Entries with parts and joints:
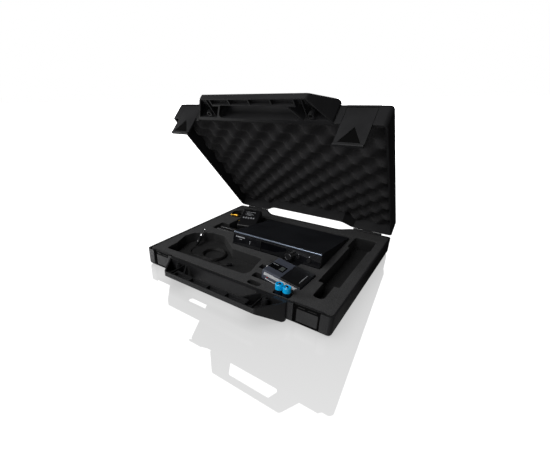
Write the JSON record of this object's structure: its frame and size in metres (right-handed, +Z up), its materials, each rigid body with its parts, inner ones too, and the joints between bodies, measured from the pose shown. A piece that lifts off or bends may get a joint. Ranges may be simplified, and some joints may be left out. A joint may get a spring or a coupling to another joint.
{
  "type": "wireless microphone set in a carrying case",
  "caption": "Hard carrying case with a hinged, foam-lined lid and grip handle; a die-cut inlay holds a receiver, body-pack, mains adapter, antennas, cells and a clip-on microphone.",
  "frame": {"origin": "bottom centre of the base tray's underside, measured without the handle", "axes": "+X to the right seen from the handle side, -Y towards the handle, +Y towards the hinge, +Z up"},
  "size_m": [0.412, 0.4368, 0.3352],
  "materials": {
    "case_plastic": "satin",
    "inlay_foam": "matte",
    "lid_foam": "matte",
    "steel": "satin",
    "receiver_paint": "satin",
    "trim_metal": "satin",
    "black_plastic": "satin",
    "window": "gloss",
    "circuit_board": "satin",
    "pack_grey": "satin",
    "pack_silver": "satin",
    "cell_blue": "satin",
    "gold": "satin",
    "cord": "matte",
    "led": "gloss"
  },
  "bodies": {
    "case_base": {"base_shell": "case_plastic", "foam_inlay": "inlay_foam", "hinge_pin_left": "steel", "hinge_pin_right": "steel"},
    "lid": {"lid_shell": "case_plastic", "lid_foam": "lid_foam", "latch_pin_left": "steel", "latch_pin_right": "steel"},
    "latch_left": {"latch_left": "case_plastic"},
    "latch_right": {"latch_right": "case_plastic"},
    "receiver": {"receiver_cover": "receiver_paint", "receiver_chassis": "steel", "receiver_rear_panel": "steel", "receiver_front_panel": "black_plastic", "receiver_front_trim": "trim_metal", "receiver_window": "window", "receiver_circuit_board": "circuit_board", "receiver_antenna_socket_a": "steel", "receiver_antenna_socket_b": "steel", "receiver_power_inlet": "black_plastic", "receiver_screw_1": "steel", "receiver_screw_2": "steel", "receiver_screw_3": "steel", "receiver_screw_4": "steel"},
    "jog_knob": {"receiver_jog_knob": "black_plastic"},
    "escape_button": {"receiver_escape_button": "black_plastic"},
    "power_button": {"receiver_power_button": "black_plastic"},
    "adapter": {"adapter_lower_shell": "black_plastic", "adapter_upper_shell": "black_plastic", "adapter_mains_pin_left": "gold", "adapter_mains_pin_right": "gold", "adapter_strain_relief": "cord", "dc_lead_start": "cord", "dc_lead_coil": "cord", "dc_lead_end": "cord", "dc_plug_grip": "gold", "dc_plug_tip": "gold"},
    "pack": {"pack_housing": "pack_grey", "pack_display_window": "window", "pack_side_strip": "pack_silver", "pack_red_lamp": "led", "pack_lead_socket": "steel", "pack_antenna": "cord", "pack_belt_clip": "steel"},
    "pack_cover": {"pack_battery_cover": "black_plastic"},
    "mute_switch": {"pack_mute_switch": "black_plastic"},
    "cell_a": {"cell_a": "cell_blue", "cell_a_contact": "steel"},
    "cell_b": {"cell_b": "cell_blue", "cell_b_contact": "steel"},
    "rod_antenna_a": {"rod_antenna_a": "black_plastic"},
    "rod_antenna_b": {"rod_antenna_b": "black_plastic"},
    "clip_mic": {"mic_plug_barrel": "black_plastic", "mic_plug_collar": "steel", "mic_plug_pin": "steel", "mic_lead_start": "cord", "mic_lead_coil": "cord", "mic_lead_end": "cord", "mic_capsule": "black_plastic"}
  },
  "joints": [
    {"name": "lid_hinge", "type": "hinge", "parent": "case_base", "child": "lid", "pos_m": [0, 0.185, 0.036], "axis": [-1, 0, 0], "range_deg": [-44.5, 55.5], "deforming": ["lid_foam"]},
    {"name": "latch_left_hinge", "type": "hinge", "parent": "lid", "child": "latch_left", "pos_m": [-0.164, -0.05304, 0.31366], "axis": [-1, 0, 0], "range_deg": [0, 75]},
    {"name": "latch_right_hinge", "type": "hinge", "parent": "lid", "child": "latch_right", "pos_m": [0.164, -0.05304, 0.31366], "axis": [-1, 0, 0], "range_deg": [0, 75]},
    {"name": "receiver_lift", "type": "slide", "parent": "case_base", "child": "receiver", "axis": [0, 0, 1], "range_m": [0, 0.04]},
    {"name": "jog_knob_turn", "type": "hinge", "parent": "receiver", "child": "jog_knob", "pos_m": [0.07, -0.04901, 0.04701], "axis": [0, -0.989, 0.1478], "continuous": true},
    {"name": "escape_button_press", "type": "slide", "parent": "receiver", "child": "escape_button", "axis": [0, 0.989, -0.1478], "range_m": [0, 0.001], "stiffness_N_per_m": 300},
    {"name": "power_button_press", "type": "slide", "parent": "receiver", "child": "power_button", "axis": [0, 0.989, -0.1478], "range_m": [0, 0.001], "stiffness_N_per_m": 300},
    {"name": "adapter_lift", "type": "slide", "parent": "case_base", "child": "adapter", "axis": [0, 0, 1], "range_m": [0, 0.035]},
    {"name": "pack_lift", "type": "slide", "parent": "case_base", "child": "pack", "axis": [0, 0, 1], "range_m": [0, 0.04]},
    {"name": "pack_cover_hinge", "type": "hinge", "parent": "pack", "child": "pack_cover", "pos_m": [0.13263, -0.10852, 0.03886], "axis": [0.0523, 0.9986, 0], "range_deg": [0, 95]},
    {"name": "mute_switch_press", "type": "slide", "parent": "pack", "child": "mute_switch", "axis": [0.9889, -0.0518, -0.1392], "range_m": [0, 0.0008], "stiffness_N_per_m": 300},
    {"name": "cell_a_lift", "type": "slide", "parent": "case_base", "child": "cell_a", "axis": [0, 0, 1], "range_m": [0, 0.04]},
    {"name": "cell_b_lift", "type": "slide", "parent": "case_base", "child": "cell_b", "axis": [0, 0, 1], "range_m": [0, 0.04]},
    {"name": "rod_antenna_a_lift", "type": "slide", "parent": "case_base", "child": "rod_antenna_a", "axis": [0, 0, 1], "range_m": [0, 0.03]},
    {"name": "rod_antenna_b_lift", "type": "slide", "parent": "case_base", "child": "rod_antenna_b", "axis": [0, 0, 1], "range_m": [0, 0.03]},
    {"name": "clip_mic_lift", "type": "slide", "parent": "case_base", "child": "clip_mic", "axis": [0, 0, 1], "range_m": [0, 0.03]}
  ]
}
--
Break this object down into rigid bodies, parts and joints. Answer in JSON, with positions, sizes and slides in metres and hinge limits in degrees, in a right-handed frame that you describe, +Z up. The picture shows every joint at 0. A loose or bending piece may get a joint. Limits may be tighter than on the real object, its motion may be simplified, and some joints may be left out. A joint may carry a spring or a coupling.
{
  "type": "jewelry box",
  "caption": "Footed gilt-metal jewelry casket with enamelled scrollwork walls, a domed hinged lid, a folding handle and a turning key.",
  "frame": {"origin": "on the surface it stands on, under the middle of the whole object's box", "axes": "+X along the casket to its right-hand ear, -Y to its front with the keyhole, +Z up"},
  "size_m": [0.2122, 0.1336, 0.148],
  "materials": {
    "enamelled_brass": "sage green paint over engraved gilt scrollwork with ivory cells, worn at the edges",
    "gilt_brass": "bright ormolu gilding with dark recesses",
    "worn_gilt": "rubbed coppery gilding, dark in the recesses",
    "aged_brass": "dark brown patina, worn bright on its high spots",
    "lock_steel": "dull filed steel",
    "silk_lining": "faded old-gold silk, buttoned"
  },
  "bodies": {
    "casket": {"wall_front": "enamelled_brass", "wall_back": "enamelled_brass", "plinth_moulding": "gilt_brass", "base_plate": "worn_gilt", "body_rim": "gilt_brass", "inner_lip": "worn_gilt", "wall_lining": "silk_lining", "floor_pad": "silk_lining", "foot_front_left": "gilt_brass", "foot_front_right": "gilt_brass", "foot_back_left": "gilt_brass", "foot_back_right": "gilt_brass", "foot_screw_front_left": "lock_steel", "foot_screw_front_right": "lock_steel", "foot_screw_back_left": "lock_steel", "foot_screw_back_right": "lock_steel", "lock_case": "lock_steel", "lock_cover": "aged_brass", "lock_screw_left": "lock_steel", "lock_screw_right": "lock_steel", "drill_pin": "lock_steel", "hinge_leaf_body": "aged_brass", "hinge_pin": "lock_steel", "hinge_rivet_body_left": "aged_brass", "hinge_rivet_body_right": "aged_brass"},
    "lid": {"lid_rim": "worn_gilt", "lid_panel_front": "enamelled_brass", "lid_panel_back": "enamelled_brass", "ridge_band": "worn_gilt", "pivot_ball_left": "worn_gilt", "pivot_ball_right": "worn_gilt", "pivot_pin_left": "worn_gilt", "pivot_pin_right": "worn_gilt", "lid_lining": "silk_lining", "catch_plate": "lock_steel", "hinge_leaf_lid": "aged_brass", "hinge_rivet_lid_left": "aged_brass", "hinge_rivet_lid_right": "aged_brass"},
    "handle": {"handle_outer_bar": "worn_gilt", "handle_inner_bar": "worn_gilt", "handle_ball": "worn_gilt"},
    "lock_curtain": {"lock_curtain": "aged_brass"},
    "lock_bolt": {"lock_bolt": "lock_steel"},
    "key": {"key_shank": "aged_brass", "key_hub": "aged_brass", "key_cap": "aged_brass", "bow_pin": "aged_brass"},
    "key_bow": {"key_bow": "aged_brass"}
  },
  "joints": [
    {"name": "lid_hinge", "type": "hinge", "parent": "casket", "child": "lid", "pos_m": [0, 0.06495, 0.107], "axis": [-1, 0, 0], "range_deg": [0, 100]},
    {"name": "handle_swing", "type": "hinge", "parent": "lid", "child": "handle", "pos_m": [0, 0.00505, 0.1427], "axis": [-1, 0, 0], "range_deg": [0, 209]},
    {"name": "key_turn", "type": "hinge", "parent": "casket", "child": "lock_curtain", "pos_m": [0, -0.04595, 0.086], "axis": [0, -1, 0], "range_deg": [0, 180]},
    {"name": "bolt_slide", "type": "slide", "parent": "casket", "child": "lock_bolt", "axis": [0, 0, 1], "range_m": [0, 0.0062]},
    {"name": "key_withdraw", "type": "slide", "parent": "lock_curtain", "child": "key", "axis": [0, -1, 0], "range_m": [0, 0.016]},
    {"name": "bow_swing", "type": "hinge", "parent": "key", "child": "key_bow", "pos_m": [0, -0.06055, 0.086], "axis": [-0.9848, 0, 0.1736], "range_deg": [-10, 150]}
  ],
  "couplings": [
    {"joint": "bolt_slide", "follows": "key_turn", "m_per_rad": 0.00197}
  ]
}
==
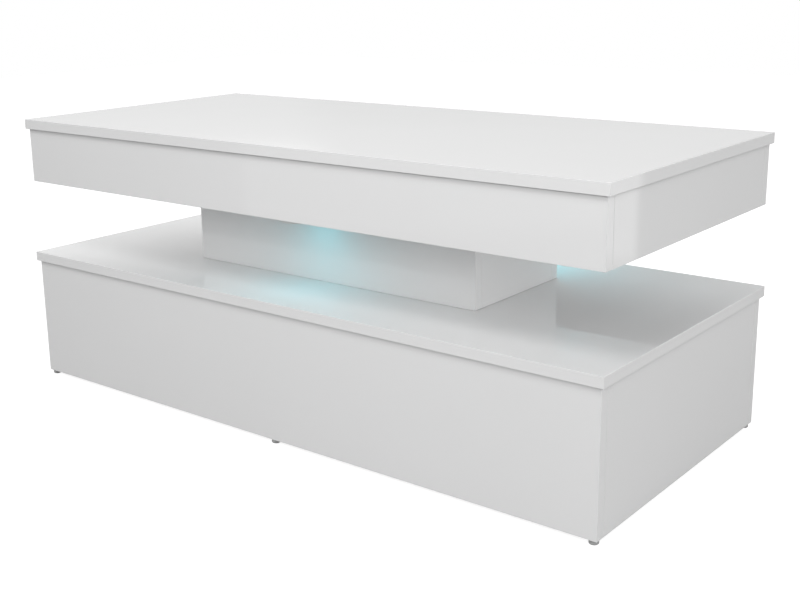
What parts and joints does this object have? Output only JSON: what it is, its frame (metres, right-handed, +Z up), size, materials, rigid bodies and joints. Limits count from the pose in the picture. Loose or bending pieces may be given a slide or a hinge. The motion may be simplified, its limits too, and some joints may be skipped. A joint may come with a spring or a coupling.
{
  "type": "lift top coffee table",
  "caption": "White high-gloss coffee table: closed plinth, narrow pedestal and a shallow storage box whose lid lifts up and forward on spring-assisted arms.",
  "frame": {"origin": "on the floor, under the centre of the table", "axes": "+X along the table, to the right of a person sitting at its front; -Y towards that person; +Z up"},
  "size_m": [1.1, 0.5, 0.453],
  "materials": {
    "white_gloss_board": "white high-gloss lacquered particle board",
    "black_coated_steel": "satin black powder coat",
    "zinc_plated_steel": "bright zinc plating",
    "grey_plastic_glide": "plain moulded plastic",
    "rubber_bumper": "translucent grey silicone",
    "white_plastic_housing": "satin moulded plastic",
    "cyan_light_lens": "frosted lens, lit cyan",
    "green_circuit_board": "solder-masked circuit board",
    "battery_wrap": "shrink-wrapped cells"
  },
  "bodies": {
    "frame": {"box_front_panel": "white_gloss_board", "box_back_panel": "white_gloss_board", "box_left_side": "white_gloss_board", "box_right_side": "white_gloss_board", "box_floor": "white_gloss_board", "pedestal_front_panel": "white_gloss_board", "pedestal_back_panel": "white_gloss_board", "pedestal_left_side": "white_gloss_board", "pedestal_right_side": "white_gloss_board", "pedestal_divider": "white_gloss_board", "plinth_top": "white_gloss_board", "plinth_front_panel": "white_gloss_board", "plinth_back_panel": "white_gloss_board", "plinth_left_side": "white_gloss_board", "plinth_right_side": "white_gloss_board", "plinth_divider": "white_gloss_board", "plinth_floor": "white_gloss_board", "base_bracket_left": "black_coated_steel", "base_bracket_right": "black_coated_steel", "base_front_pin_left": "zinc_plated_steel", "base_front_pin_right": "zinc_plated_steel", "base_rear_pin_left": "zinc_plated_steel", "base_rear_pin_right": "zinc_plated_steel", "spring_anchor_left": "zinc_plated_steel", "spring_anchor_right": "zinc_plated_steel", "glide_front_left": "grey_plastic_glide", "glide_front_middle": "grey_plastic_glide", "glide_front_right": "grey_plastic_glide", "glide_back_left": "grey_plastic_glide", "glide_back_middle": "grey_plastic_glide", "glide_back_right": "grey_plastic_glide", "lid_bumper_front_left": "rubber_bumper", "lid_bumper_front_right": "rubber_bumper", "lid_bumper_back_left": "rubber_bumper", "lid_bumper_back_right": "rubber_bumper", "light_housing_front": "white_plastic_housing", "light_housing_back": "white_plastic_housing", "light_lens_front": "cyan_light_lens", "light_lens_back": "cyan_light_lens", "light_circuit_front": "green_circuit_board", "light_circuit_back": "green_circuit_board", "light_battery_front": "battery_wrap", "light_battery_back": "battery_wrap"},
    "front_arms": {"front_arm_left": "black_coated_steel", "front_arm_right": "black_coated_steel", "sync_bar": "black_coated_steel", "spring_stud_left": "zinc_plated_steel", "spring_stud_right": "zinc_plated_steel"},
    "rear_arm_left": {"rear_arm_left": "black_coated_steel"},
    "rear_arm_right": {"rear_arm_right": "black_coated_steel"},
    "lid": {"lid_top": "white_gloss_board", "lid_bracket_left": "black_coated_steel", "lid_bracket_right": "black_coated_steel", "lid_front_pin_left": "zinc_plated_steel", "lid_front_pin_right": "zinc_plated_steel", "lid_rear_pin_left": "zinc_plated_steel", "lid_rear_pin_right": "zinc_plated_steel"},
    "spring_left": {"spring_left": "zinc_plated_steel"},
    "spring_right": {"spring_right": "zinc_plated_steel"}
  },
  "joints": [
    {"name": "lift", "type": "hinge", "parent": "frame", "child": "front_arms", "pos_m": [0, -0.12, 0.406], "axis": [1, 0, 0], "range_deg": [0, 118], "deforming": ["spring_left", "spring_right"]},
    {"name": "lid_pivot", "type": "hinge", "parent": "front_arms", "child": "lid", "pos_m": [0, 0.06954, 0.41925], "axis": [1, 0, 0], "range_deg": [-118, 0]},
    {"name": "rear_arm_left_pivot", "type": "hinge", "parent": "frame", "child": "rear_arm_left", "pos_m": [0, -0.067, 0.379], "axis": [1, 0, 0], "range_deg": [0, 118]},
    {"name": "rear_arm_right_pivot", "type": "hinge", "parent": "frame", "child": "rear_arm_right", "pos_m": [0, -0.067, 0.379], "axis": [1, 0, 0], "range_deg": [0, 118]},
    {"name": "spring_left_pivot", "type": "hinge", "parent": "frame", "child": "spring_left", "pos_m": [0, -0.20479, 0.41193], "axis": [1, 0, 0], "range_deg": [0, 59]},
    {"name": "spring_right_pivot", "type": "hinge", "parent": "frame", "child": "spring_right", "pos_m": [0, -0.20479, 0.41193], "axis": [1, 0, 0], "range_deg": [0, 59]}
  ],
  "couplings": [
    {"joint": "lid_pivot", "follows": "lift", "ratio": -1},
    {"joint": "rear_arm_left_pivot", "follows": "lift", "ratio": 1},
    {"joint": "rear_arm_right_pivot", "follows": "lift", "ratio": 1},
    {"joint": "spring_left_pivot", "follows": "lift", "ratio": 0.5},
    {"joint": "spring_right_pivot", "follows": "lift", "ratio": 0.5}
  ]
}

GIVEN PROBLEM: From the listing above, collect each line in which the string "lifts" appears.

WORKED ANSWER:
Write the JSON record of this object's structure: its frame and size in metres (right-handed, +Z up), its materials, each rigid body with its parts, inner ones too, and the joints between bodies, measured from the pose shown. A piece that lifts off or bends may get a joint. Ranges may be simplified, and some joints may be left out. A joint may get a spring or a coupling to another joint.
  "caption": "White high-gloss coffee table: closed plinth, narrow pedestal and a shallow storage box whose lid lifts up and forward on spring-assisted arms.",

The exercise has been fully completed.